Fresh Break: Gary Moore on Echo Machine's electrifying debut
Leaving The Mirror Trap firmly in the past and looking forward with a pensive eye on humanity's growing lack of human connection, Echo Machine frontman Gary Moore talks creating the chaotic synth-pop soundtrack for a detached generation
Having past experience always offers a useful tool to aid in carving a fresh path. ‘You live you learn’, as Alanis Morrisette once sang. Gary Moore – once frontman of The Mirror Trap and now leader of that band's quasi-reincarnation, Echo Machine – wanted to do something, as he puts it, “fun” in their new venture, and so started demoing ideas in his bandmate's bedroom back in 2018. “[Echo Machine] kind of happened by accident, really. It almost felt [in previous bands] we were doing something we weren’t really into anymore. As soon as we got that fresh break, we thought it was time to do what excites us more.”
Despite The Mirror Trap's dissolvement, the ex-members' creativity was not to be bottled up and stored on a shelf of old records and tour memorabilia. Instead, they sought to start anew, beyond the banality of generic rock acts been and gone. That meant dabbling with a shed-load of synths, playing some wild live shows, and leaving band tropes behind. “I think something people do when they start a band is to have a checklist about what bands need to do, like wear a leather jacket and sunglasses, buy a distortion pedal, be very serious and do outrageous things – it’s all a bit clichéd and pointless. When you’ve done it for a few years, you realise you’re a bit silly.”

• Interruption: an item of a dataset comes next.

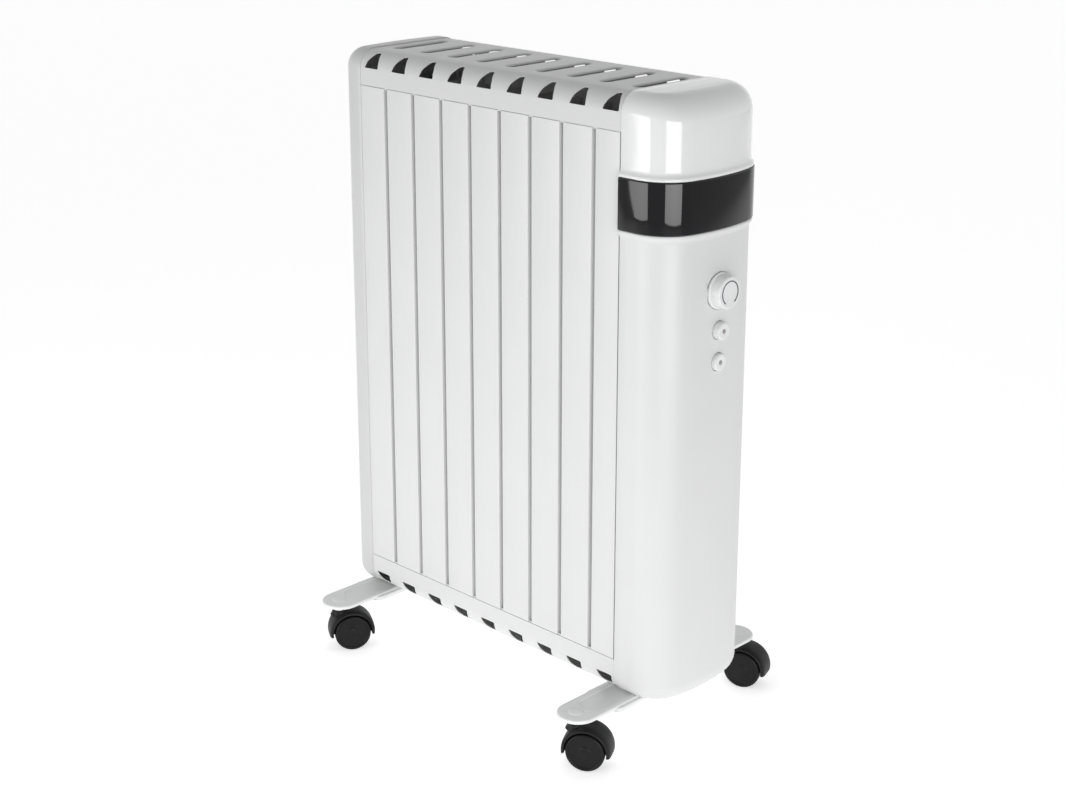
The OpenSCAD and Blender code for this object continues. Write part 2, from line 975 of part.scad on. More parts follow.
module control_bracket() {
    half = 44;
    low = lower_button_z - 22;
    high = knob_z + 26;
    color(steel)
        difference() {
            union() {
                box([bracket_x, -half, low], [bracket_face, half, high]);
                for (side = [-1, 1])
                    translate([plate_right_x + plate, side * (half - plate / 2) - plate / 2, low])
                        cube([bracket_x - plate_right_x - plate + eps, plate, high - low]);
            }
            rod_x([bracket_x - 1, 0, knob_z], spindle_r + 1, 5);
        }
}

module thermostat_body() {
    half = 14;
    bush_end = seat_x - 1;
    color(dark_grey)
        difference() {
            union() {
                box([bracket_face, -half, knob_z - half], [bracket_face + 13, half, knob_z + half]);
                rod_x([bracket_face + 13 - eps, 0, knob_z], 5, bush_end - bracket_face - 13);
            }
            rod_x([bracket_face + 3, 0, knob_z], spindle_r + running, 40);
        }
}

module thermostat_spindle() {
    start = bracket_face + 4;
    color(steel)
        rod_x([start, 0, knob_z], spindle_r, apex + knob_out - 4 - start);
}

// Knob profile, drawn as 2D (radius, height above its back face)
module knob_profile() {
    edge_r = 3;
    face_r = knob_r - 2.6;
    polygon([
        [0, 0],
        [knob_r, 0],
        [knob_r, 2.5],
        [face_r, knob_length - edge_r],
        [face_r - edge_r, knob_length],
        [0, knob_length]
    ]);
    translate([face_r - edge_r, knob_length - edge_r])
        circle(edge_r);
}

// The C-shaped mark, open downwards, drawn about the +X axis at the knob's face
module mark_ring(depth) {
    opening = 70;
    translate([apex + knob_out - depth, 0, knob_z])
        rotate([0, 90, 0])
            rotate([0, 0, opening / 2])
                rotate_extrude(angle = 360 - opening)
                    translate([mark_r - mark_width / 2, 0])
                        square([mark_width, depth]);
}

module thermostat_knob() {
    color(white)
        difference() {
            translate([knob_back, 0, knob_z])
                rotate([0, 90, 0])
                    rotate_extrude()
                        intersection() {
                            knob_profile();
                            square(100);
                        }
            mark_ring(mark_depth);
            rod_x([knob_back - 1, 0, knob_z], spindle_r, knob_length - 4 + 1);
        }
}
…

Shedding their skin, being an authentic human and accepting chaos is part and parcel of what Instant Transmissions – the band’s emphatically electric debut – is all about. “I remember watching a documentary about some guy in a maximum security prison who had a night out all suited and booted, blacked out, and then woke up with dead bodies around him," Moore recalls. "I think that’s a strange way of understanding what our live shows are like. We have the best intentions to be a slick operation, but then three songs in, everyone's bleeding, there are things on the floor and everyone is half-naked. I think we just embraced that chaos on the album.”
As crazy an analogy as that may seem, it’s actually quite a refined take on what is a flamboyant and daring debut. The record oozes in and out of driving alt-rock and sickly-sweet synth-pop, channeling inspiration from Duran Duran and OMD that's laced with an after-shot of Queens of the Stone Age and Death from Above; like a multi-flavoured, sweet and savoury smoothie. “I had a fear when I first heard the album back that nobody is going to play this on the radio because it just sounds ridiculous," says Moore. "But equally, I’m hopeful that’s maybe what cuts through.” Inventive, quirky and sonically chameleonic, it’s certain to turn heads, if not have them bobbing along.
Instant Transmissions is a tale of human experience in a world where “everything feels mechanised”, individuality is sold as a commodity, and people adopt a variety of different characters, exploring the repercussions of such an existence. “[The record] was written at a time when I was looking for jobs," Moore notes. "I was going from one global chain to another and everything felt like there was no human element to it anymore. I think the whole story of the album – if there is one – comes from that feeling, kicking against it, feeling a bit useless and therefore getting a bit self-destructive.”
Recorded at La Chunky in Glasgow under the guidance of producer SAW (who Moore describes as "a complete maniac"), Instant Transmissions was born, but not without a few hiccups – namely, running out of money and having to spend a week sleeping under the mixing desk of said studio. Despite suffering for their art, the pain provided results and pushed them further to be more “extreme” and “play harder and louder”.
Moore continues: “I feel a bit underwhelmed by so much music – even the good stuff can feel a bit safe. Our producer had the same ideas as us and we were egging each other on in the studio to be a bit sillier.”
What Moore calls silly, most would call innovative – stitching together a cacophony of noise into bouldering, dance-inducing moments of mayhem. Echo Machine are a far cry from the buzzing rock of The Mirror Trap, but it’s not impossible to find traces of their old band filtering through – from the crashing carnage on Chameleon to the digitized distortion found on The Road. There’s growth on Instant Transmissions, as an experienced team of musicians step forward into the unknown. Gone are the days of tinnies and blaring noise in a studio, now they demo repeatedly like perfectionists of their trade. And the result? A fresh-sounding, cathartic pop record by a band with a new sense of freedom.